The exact same can be said for the Windsor’s in The Crown, or the Queen herself in Victoria. And in Downton’s case, the audience is invited to join in on the all rigidly structured, hierarchical fun. It’s easy to lose yourself in the moment and drift into a catatonic state of nobility: one where you observe the narrative of Downton as a simple Earl or Baron watching from the wings. Which is good for the viewer, as much of the show’s villainy tends to arise from the poor and nouveau riche. 

Thomas and O’Brien are perfect examples of the former. No episode is complete without a close zoom on the two concocting some devilish scheme in the stairwell. Nor is it complete without us seeing some up-jumped, self made rapscallion impugning the good name of England’s rich and powerful. The nouveau riche, championed by their symbolic leader Sir Richard Carlisle, are often depicted as cruel, money-hungry, merchants of misery. 

With all this in mind, let’s crunch the numbers. Downton Abbey invites you to masquerade as a member of the British ruling class for a crisp hour and a bit while encouraging you to go after the poor and nouveau riche like a pack of well trained hunting beagles. After crunching those numbers (which on reflection look suspiciously like letters), you’re left with a whole lot of nothing. 

At the end of the day, everyone needs to feel like an oligarch every once in a while. It’s good for the soul. Downton Abbey lures the viewer into a social structure which no longer really exists. One might argue that it’s going strong today but simply by another name. Which is a perfectly valid, perfectly incorrect point. The allure of Downton’s fantasy is not so much the substance of aristocracy but its aesthetic. An aesthetic which is undeniably delightful. If only we could keep the velvet drapery and grand staircases of a ruling nobility without the class oppression. 

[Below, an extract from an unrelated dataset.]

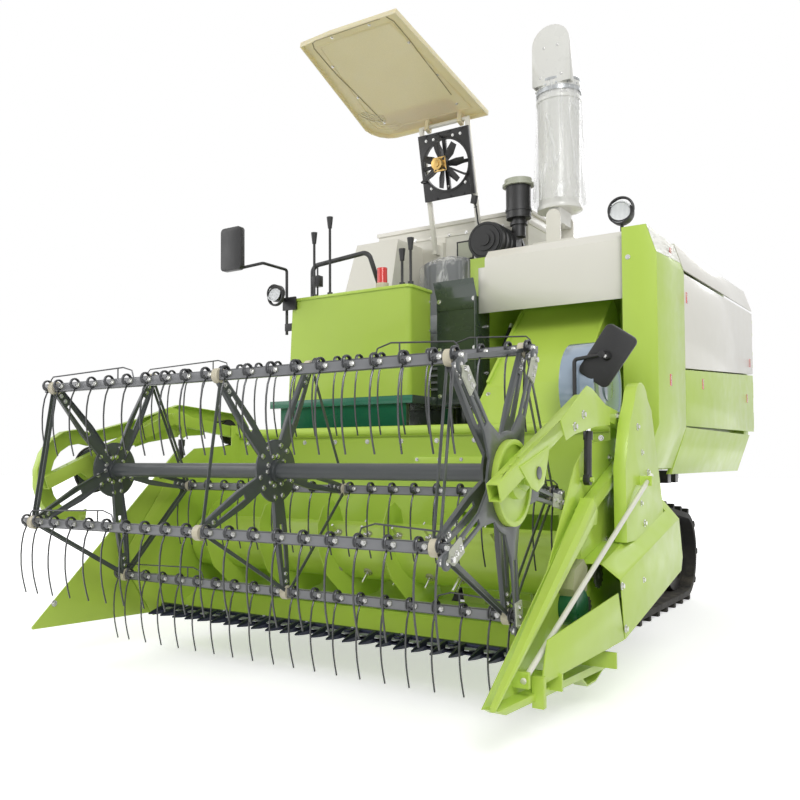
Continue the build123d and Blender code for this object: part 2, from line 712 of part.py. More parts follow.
def fanPanel():
    plate = Box(postX1 - postX0 + postSide, 400, panelThick) - Cylinder(fanR, 40)
    plate = plate + Pos(0, 0, ringFace - 5) * (Cylinder(fanR + 12, 10) - Cylinder(fanR, 12))
    for a in (0, 90):
        plate = plate + Rot(0, 0, a) * Box(2 * fanR + 10, 20, panelThick)
    for x, y in ((-120, 192), (-40, 192), (40, 192), (120, 192), (-90, -192), (0, -192), (90, -192)):
        plate = plate + Pos(x, y, panelThick / 2 + 3) * Box(26, 14, 8)
    return fanPlane * (Pos(0, 0, fanMid) * plate - Pos(0, 0, fanMid) * Cylinder(12.05, 40))


def fanRotor():
    pieces = [Cylinder(36, 26)]
    for k in range(bladeCount):
        blade = topShape([(30, -14), (80, -26), (138, -16), (141, 22), (92, 24), (34, 16)], -1.5, 1.5)
        pieces.append(Rot(0, 0, 360 / bladeCount * k) * Rot(24, 0, 0) * blade)
    return fanPlane * (Pos(0, 0, fanMid + 48) * joined(pieces) + Pos(0, 0, fanMid + 15) * Cylinder(12, 66))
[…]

While at first glance it may seem like Downton’s viewers are traitors to their class, it’s important to remember that at its peak Downton had 13.3 million viewers per week in the UK alone. It’s difficult to be a traitor when everyone else is a traitor too. One can enjoy fictionalised portrayals of unjust power structures and their associated aesthetics without betraying anyone. All it really shows is that you like sandstone castles.